GOAL
Draw out every line with the word "parts" from the listing below.

* Begin SUPPLIED INFORMATION *

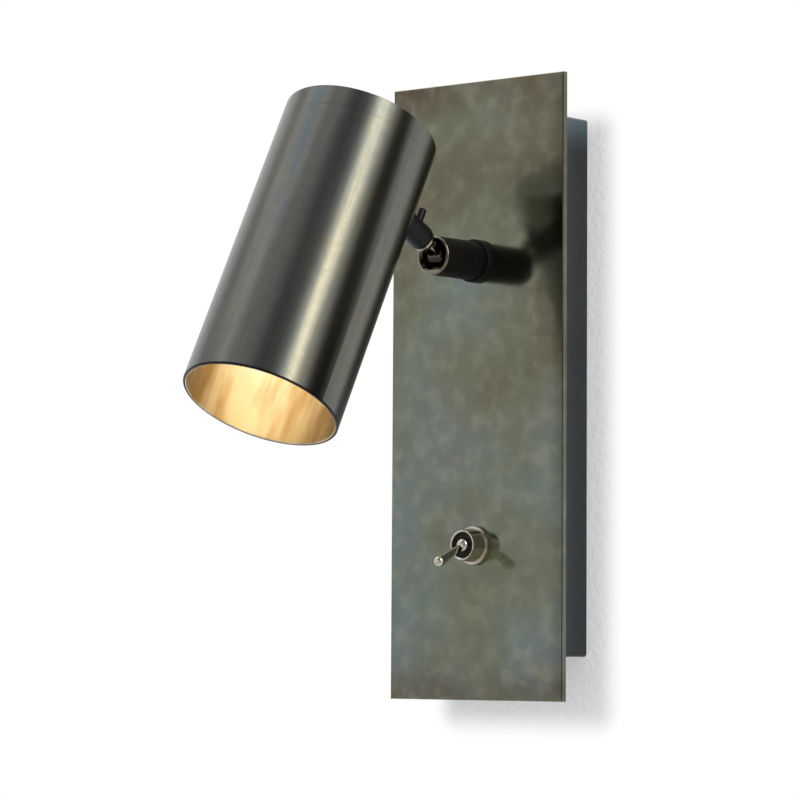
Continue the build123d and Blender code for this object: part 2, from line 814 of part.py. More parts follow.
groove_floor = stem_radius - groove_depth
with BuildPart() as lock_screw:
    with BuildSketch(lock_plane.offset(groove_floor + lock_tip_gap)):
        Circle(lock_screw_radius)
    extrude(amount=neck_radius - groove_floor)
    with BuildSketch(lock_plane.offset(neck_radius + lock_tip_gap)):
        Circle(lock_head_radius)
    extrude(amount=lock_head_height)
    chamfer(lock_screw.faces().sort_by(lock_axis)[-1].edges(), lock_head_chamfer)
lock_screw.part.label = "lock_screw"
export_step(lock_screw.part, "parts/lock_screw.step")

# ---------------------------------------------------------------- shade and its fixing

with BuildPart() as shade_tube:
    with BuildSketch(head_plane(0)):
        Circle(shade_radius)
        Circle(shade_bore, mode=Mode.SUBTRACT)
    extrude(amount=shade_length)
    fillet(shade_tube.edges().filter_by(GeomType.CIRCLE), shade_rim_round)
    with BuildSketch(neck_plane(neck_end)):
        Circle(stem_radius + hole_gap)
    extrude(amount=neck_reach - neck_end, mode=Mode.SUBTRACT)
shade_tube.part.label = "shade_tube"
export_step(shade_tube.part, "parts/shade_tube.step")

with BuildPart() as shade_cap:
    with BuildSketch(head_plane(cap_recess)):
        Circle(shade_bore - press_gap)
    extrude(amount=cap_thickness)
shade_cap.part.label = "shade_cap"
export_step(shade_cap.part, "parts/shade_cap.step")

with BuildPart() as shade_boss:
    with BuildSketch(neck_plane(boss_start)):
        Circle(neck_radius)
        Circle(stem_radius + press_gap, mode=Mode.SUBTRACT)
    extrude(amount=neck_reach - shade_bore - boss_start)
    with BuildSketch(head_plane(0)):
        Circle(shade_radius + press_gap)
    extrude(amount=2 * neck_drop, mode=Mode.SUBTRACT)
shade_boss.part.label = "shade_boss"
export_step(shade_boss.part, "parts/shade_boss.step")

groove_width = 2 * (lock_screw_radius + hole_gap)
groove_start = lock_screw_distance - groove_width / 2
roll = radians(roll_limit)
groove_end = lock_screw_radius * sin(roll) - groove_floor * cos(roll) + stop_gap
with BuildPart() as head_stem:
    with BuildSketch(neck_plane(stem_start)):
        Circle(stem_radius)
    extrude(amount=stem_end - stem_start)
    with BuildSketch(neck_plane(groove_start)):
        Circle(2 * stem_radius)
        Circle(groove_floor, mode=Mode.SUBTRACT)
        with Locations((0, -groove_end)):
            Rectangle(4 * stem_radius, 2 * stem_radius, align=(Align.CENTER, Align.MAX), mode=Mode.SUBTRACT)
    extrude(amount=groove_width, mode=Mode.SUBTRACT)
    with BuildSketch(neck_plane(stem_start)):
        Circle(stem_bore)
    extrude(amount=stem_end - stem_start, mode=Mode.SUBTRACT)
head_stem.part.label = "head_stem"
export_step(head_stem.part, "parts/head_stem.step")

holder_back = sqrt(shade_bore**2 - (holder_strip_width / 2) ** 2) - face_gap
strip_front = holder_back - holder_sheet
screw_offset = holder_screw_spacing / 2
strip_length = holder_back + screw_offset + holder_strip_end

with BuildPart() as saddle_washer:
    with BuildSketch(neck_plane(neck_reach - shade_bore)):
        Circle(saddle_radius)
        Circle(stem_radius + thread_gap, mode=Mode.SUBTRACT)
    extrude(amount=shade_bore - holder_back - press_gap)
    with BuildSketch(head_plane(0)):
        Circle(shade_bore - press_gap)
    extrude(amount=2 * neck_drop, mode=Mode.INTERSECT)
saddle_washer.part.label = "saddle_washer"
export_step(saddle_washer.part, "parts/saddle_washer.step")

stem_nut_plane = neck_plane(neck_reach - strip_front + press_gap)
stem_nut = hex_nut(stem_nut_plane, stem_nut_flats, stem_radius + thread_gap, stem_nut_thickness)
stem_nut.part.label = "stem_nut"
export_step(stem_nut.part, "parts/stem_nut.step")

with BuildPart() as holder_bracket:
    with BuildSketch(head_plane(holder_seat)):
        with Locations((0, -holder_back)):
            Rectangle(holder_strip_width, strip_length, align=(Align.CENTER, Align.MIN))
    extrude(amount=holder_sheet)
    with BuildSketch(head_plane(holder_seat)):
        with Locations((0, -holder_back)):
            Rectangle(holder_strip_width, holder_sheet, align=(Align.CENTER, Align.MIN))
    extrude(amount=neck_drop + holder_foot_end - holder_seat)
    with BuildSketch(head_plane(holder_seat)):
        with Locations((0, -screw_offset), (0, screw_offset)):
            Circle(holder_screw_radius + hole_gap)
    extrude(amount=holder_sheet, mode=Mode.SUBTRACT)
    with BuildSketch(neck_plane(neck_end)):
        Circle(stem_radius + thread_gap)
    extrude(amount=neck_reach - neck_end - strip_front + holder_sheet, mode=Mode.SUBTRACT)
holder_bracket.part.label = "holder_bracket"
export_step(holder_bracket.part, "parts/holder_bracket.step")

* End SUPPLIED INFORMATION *

WRITTEN ANSWER
Continue the build123d and Blender code for this object: part 2, from line 814 of part.py. More parts follow.
export_step(lock_screw.part, "parts/lock_screw.step")
export_step(shade_tube.part, "parts/shade_tube.step")
export_step(shade_cap.part, "parts/shade_cap.step")
export_step(shade_boss.part, "parts/shade_boss.step")
export_step(head_stem.part, "parts/head_stem.step")
export_step(saddle_washer.part, "parts/saddle_washer.step")
export_step(stem_nut.part, "parts/stem_nut.step")
export_step(holder_bracket.part, "parts/holder_bracket.step")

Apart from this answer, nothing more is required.